Questo principio coinvolge la condotta che porta alla formazione di un carattere degno dell'essere umano ed alla sua convivenza con gli altri. Nel mondo animale i modelli comportamentali sono
istintivi e servono proprio alla conservazione della specie, l'uomo può forgiare tali modelli grazie al proprio intelletto ed alla propria conoscenza, controllando la misura delle proprie azioni.
L'elaborazione di questo concetto porta alla rinuncia della violenza fisica ed allo stesso tempo definisce tutte le forme di ricorso alla violenza quali indegne dell'uomo.

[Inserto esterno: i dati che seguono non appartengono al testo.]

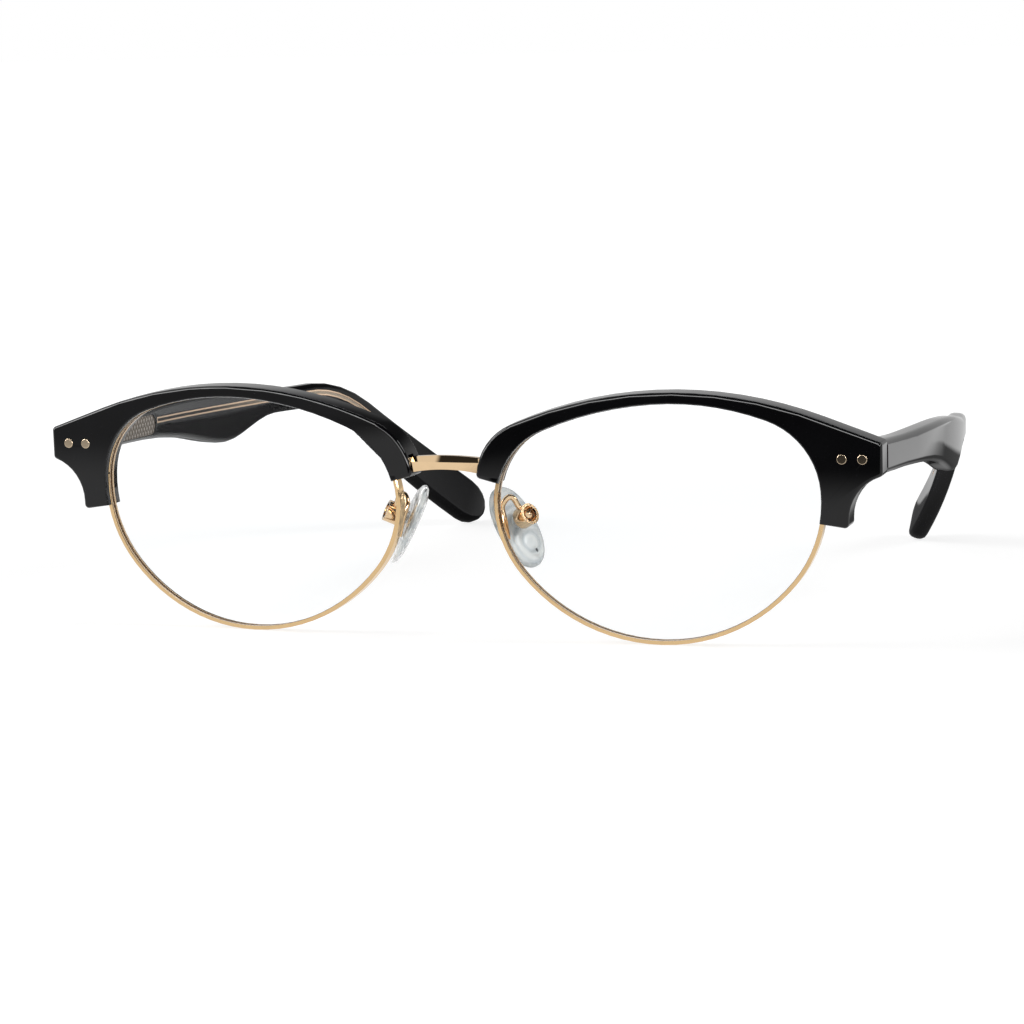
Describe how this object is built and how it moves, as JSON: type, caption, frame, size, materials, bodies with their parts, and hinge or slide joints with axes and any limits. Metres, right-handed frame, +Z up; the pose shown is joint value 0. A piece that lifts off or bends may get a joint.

Nel budo, e in particolare nel karate, si ricercano l'autocontrollo e la gestione del comportamento; se i praticanti di livello avanzato, capaci di arrecare ferite gravi, impiegassero le proprie
capacità come strumenti di supremazia nei confronti delle altre persone, costituirebbero un pericolo per la società e sarebbero sostanzialmente indegni come individui. Quando Funakoshi dice:
nel karate non c'è chi attacca per primo intende dire che l'uomo in quanto essere dotato di intelletto ha la capacità di trovare le vie della non violenza se affronta le situazioni
controllando il proprio io. Il karate è un'arte di autoperfezionamento e, per raggiungere questo obiettivo, è necessario comprendere a fondo tale principio. La soluzione violenta dei problemi
interpersonali è esecrabile e non consente una convivenza serena. L'esperienza secolare mostra che, per eccellere nelle arti marziali, il dōjō kun deve accompagnare la preparazione dei
praticanti, indipendentemente dal livello, essi devono sottoporre il loro comportamento a regolari raffronti con il dōjō kun, che è un parametro di apprendimento nel corso dell'allenamento ma
anche uno specchio dell'atteggiamento del singolo in relazione alla comunità. Il dōjō kun riflette la proporzione tra giusto e sbagliato nel comportamento personale, instaura l'equilibrio tra
dare e avere ed impone il giusto rapporto tra pretesa e disponibilità.